STORED DATA
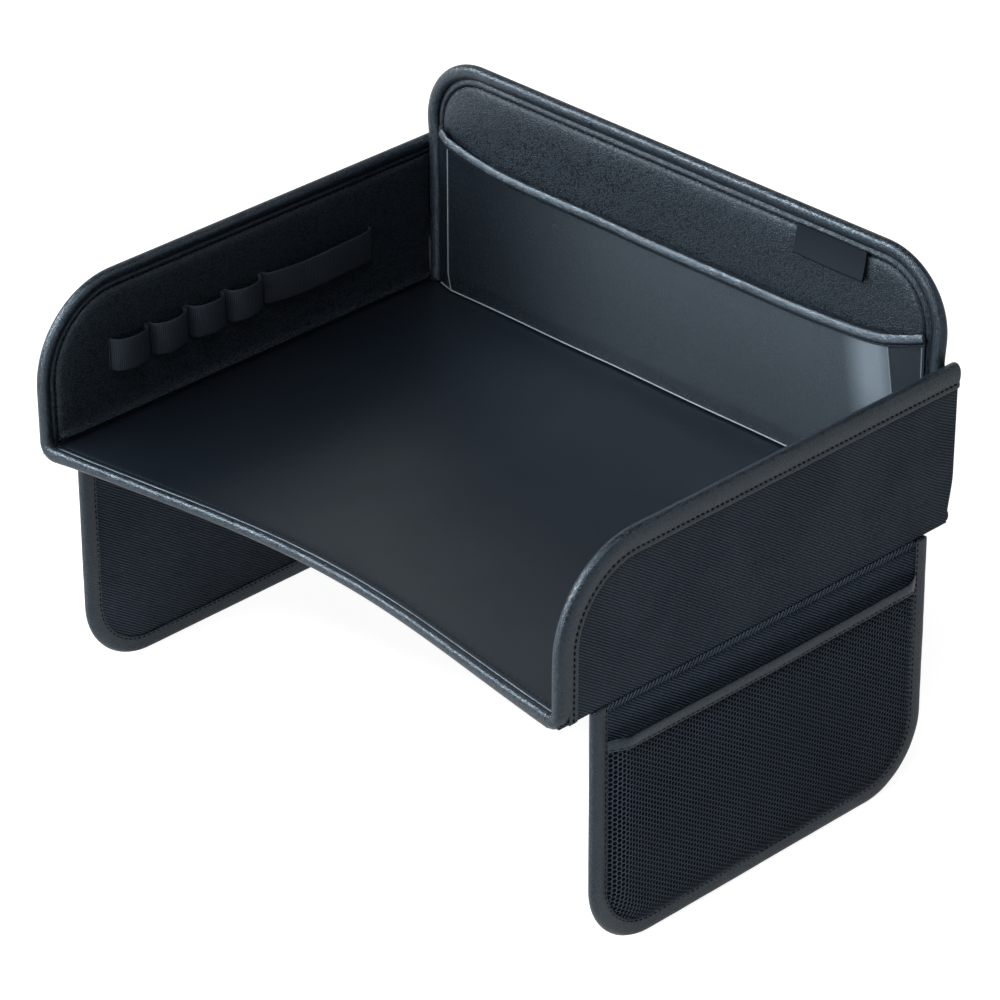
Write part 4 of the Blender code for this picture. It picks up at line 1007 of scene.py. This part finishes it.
loops = {"start": -105.5, "pitch": 29.5, "count": 4, "gap": 3.0, "depth": 8.0, "longLength": 86.5,
         "longDepth": 6.5, "tail": 1.2, "width": 20.5, "thick": 1.0, "height": 48.7, "base": 6.15,
         "curl": 0.35,
         "sway": 0.25, "tackPitch": 2.2, "tackLength": 1.7, "tackRadius": 0.25}


def loopLine():
    # (u, w) of the strap's middle: half a flattened arch for each loop, with a flat stitch between
    start = loops["start"]
    us, ws = [np.array([start - loops["tail"], start - 0.4])], [np.zeros(2)]
    for k in range(loops["count"] + 1):
        small = k < loops["count"]
        length = loops["pitch"] - loops["gap"] if small else loops["longLength"]
        t = np.linspace(0, np.pi, 25 if small else 61)
        us.append(start + length / 2 * (1 - np.cos(t)))
        ws.append(loops["depth"] * np.sin(t) ** 0.75 if small else loops["longDepth"] * np.sin(t) ** 0.62)
        start += loops["pitch"] if small else length
    us.append(np.array([start + 0.4, start + loops["tail"]]))
    ws.append(np.zeros(2))
    return np.stack([np.concatenate(us), np.concatenate(ws)], 1)


def makePenLoops():
    # a rounded strap section carried along the arches, its edges curling back by the square of the offset;
    # bar tacks between the loops are short threads up and down the strap
    middle = loopLine()
    run = runOf(middle)
    at = np.linspace(0, run[-1], 420)
    line = valuesAt(middle, run, at)
    normal = normalsOf(line)
    half, t = loops["width"] / 2, loops["thick"] / 2
    section = rounded([(-half, -t), (-half / 2, -t), (half / 2, -t), (half, -t), (half, t), (half / 2, t),
                       (-half / 2, t), (-half, t)])
    off = section[:, 1] - loops["curl"] * (section[:, 0] / half) ** 2
    base = loops["base"] + t
    uu = line[:, :1] + normal[:, :1] * off[None]
    ww = base + np.maximum(line[:, 1:] + normal[:, 1:] * off[None], -t)
    vv = loops["height"] + np.repeat(section[None, :, 0], len(line),
                                     0) + loops["sway"] * np.sin(line[:, :1] / 9)
    piece = tubeSolid("penLoops", placeSide(-1)(uu, vv, ww), materials["loopElastic"],
                      paired(at[:, None], vv))
    settle(piece, "left_wall", "elastic", "pen_loops")
    reach = half - 0.6
    for k in range(loops["count"]):
        where = loops["start"] + loops["pitch"] * (k + 1) - loops["gap"] / 2
        path = np.stack([np.full(12, where),
                         np.linspace(loops["height"] + reach, loops["height"] - reach, 12)], 1)
        stitchRow(f"penLoopTack{k}", "left_wall", path, np.tile([1.0, 0.0], (12, 1)), 0, base + t + 0.1,
                  placeSide(-1), loops["tackRadius"], "elastic", loops["tackPitch"], loops["tackLength"])


pocket = {"half": 193, "top": 103, "endRise": 13, "power": 6, "foot": 8.3, "stand": 5.0, "low": 0.5,
          "leftFold": -180.5, "rightFold": 170.5, "foldLean": 0.155, "foldMost": 186, "rightEnd": 191.5,
          "fold": 0.42, "thick": 0.35, "flat": (0.388, 0.112), "area": 0.0375}


def pocketTop(x):
    # the mouth's height: level, and rising by the sixth power of x towards both ends
    return pocket["top"] + pocket["endRise"] * np.abs(x / pocket["half"]) ** pocket["power"]


def rightFold(z):
    # the x of the right fold, which leans out by a constant share of the depth below the mouth
    return np.clip(pocket["rightFold"] + (pocket["top"] - z) * pocket["foldLean"], 0, pocket["foldMost"])


def pocketStand(x, z):
    # how far the film stands off the panel: flat between its two folds, falling back along straight
    # gussets beyond them, with slow waves and a soft bulge before the right fold
    fold = rightFold(z)
    left = np.clip((x + pocket["half"]) / (pocket["leftFold"] + pocket["half"]), 0, 1)
    right = np.clip((pocket["half"] - x) / (pocket["half"] - fold), 0, 1) ** 1.15
    low = np.clip((z - pocket["foot"]) / 12, 0, 1)
    bulge = 1.6 * np.exp(-((x - fold + 16) / 13) ** 2) * np.clip((118 - z) / 50, 0, 1)
    wave = 0.3 * np.sin(x / 31 + 0.6) * low + 0.22 * np.sin(x / 17 + z / 40)
    return pocket["low"] + (pocket["stand"] * (0.6 + 0.4 * low) + bulge + wave) * left * right


def paintedFilmSheen(x, z):
    # painted light on the film: a pale share that grows from left to right and upwards, painted shade left
    # and low down giving way to a painted sheen, with a bright painted reflection before the right fold
    fold = rightFold(z)
    reflectionBand = np.clip((x - (fold - 36)) / 18, 0, 1) * (x < fold) * np.clip((fold - x + 6) / 14, 0.55, 1)
    paintedSheen = 0.19 * smoothStep(np.clip((x + 165) / 150, 0, 1)) * (0.35 + 0.65 * np.clip(z / 85, 0, 1))
    paintedSheen = paintedSheen + 0.55 * reflectionBand * np.clip((z - 15) / 60, 0.25, 1)
    return np.clip(np.where(x > fold, 0.045, paintedSheen), 0, 1)


def makePocketFilm():
    # columns gather on the leaning right fold: x is bent so that the column at rightFold stays on it
    t = np.concatenate([np.linspace(0, 0.04, 12)[:-1], np.linspace(0.04, 0.86, 120)[:-1],
                        np.linspace(0.86, 1, 60)])
    s = np.linspace(0, 1, 60)
    x0 = -pocket["half"] + 2 * pocket["half"] * t
    z = pocket["foot"] + (pocketTop(x0)[:, None] - 2.5 - pocket["foot"]) * s[None]
    ease = np.clip(1 - abs(x0 - pocket["rightFold"]) / 22, 0, 1)[:, None]
    x = x0[:, None] + (rightFold(z) - pocket["rightFold"]) * ease
    w = tray["crown"] + pocketStand(x, z)
    front, back = [placeBack(x, z - tray["backFoot"], w - drop) for drop in (0, pocket["thick"])]
    # the mark carries the film's painted sheen, painted shade and painted reflection
    piece = sheetSolid("clearPocketFilm", front, back, materials["clearFilm"], np.stack([x, z], -1), 14,
                       paintedFilmSheen(x, z))
    settle(piece, "back_wall", "film", "clear_pocket")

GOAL
All of the material must be reproduced exactly.

ANSWER TO THIS TASK
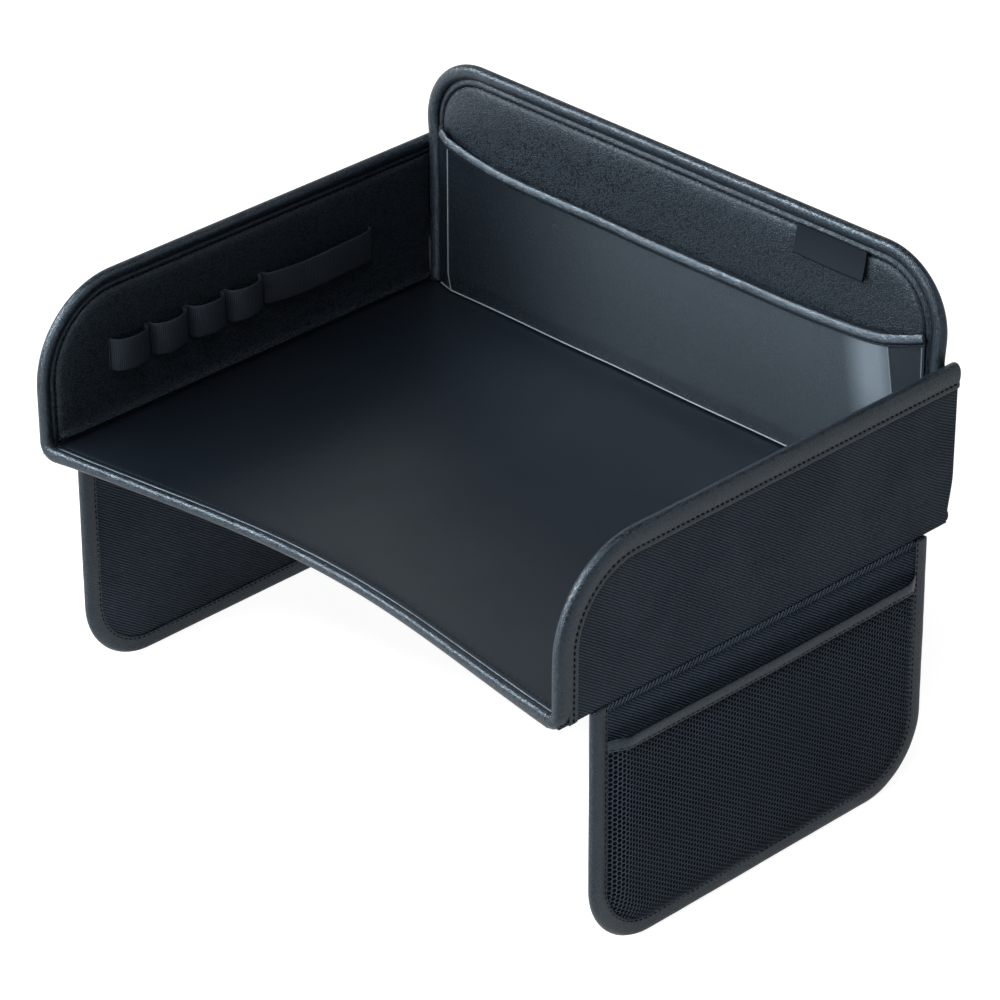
Write part 4 of the Blender code for this picture. It picks up at line 1007 of scene.py. This part finishes it.
loops = {"start": -105.5, "pitch": 29.5, "count": 4, "gap": 3.0, "depth": 8.0, "longLength": 86.5,
         "longDepth": 6.5, "tail": 1.2, "width": 20.5, "thick": 1.0, "height": 48.7, "base": 6.15,
         "curl": 0.35,
         "sway": 0.25, "tackPitch": 2.2, "tackLength": 1.7, "tackRadius": 0.25}


def loopLine():
    # (u, w) of the strap's middle: half a flattened arch for each loop, with a flat stitch between
    start = loops["start"]
    us, ws = [np.array([start - loops["tail"], start - 0.4])], [np.zeros(2)]
    for k in range(loops["count"] + 1):
        small = k < loops["count"]
        length = loops["pitch"] - loops["gap"] if small else loops["longLength"]
        t = np.linspace(0, np.pi, 25 if small else 61)
        us.append(start + length / 2 * (1 - np.cos(t)))
        ws.append(loops["depth"] * np.sin(t) ** 0.75 if small else loops["longDepth"] * np.sin(t) ** 0.62)
        start += loops["pitch"] if small else length
    us.append(np.array([start + 0.4, start + loops["tail"]]))
    ws.append(np.zeros(2))
    return np.stack([np.concatenate(us), np.concatenate(ws)], 1)


def makePenLoops():
    # a rounded strap section carried along the arches, its edges curling back by the square of the offset;
    # bar tacks between the loops are short threads up and down the strap
    middle = loopLine()
    run = runOf(middle)
    at = np.linspace(0, run[-1], 420)
    line = valuesAt(middle, run, at)
    normal = normalsOf(line)
    half, t = loops["width"] / 2, loops["thick"] / 2
    section = rounded([(-half, -t), (-half / 2, -t), (half / 2, -t), (half, -t), (half, t), (half / 2, t),
                       (-half / 2, t), (-half, t)])
    off = section[:, 1] - loops["curl"] * (section[:, 0] / half) ** 2
    base = loops["base"] + t
    uu = line[:, :1] + normal[:, :1] * off[None]
    ww = base + np.maximum(line[:, 1:] + normal[:, 1:] * off[None], -t)
    vv = loops["height"] + np.repeat(section[None, :, 0], len(line),
                                     0) + loops["sway"] * np.sin(line[:, :1] / 9)
    piece = tubeSolid("penLoops", placeSide(-1)(uu, vv, ww), materials["loopElastic"],
                      paired(at[:, None], vv))
    settle(piece, "left_wall", "elastic", "pen_loops")
    reach = half - 0.6
    for k in range(loops["count"]):
        where = loops["start"] + loops["pitch"] * (k + 1) - loops["gap"] / 2
        path = np.stack([np.full(12, where),
                         np.linspace(loops["height"] + reach, loops["height"] - reach, 12)], 1)
        stitchRow(f"penLoopTack{k}", "left_wall", path, np.tile([1.0, 0.0], (12, 1)), 0, base + t + 0.1,
                  placeSide(-1), loops["tackRadius"], "elastic", loops["tackPitch"], loops["tackLength"])


pocket = {"half": 193, "top": 103, "endRise": 13, "power": 6, "foot": 8.3, "stand": 5.0, "low": 0.5,
          "leftFold": -180.5, "rightFold": 170.5, "foldLean": 0.155, "foldMost": 186, "rightEnd": 191.5,
          "fold": 0.42, "thick": 0.35, "flat": (0.388, 0.112), "area": 0.0375}


def pocketTop(x):
    # the mouth's height: level, and rising by the sixth power of x towards both ends
    return pocket["top"] + pocket["endRise"] * np.abs(x / pocket["half"]) ** pocket["power"]


def rightFold(z):
    # the x of the right fold, which leans out by a constant share of the depth below the mouth
    return np.clip(pocket["rightFold"] + (pocket["top"] - z) * pocket["foldLean"], 0, pocket["foldMost"])


def pocketStand(x, z):
    # how far the film stands off the panel: flat between its two folds, falling back along straight
    # gussets beyond them, with slow waves and a soft bulge before the right fold
    fold = rightFold(z)
    left = np.clip((x + pocket["half"]) / (pocket["leftFold"] + pocket["half"]), 0, 1)
    right = np.clip((pocket["half"] - x) / (pocket["half"] - fold), 0, 1) ** 1.15
    low = np.clip((z - pocket["foot"]) / 12, 0, 1)
    bulge = 1.6 * np.exp(-((x - fold + 16) / 13) ** 2) * np.clip((118 - z) / 50, 0, 1)
    wave = 0.3 * np.sin(x / 31 + 0.6) * low + 0.22 * np.sin(x / 17 + z / 40)
    return pocket["low"] + (pocket["stand"] * (0.6 + 0.4 * low) + bulge + wave) * left * right


def paintedFilmSheen(x, z):
    # painted light on the film: a pale share that grows from left to right and upwards, painted shade left
    # and low down giving way to a painted sheen, with a bright painted reflection before the right fold
    fold = rightFold(z)
    reflectionBand = np.clip((x - (fold - 36)) / 18, 0, 1) * (x < fold) * np.clip((fold - x + 6) / 14, 0.55, 1)
    paintedSheen = 0.19 * smoothStep(np.clip((x + 165) / 150, 0, 1)) * (0.35 + 0.65 * np.clip(z / 85, 0, 1))
    paintedSheen = paintedSheen + 0.55 * reflectionBand * np.clip((z - 15) / 60, 0.25, 1)
    return np.clip(np.where(x > fold, 0.045, paintedSheen), 0, 1)


def makePocketFilm():
    # columns gather on the leaning right fold: x is bent so that the column at rightFold stays on it
    t = np.concatenate([np.linspace(0, 0.04, 12)[:-1], np.linspace(0.04, 0.86, 120)[:-1],
                        np.linspace(0.86, 1, 60)])
    s = np.linspace(0, 1, 60)
    x0 = -pocket["half"] + 2 * pocket["half"] * t
    z = pocket["foot"] + (pocketTop(x0)[:, None] - 2.5 - pocket["foot"]) * s[None]
    ease = np.clip(1 - abs(x0 - pocket["rightFold"]) / 22, 0, 1)[:, None]
    x = x0[:, None] + (rightFold(z) - pocket["rightFold"]) * ease
    w = tray["crown"] + pocketStand(x, z)
    front, back = [placeBack(x, z - tray["backFoot"], w - drop) for drop in (0, pocket["thick"])]
    # the mark carries the film's painted sheen, painted shade and painted reflection
    piece = sheetSolid("clearPocketFilm", front, back, materials["clearFilm"], np.stack([x, z], -1), 14,
                       paintedFilmSheen(x, z))
    settle(piece, "back_wall", "film", "clear_pocket")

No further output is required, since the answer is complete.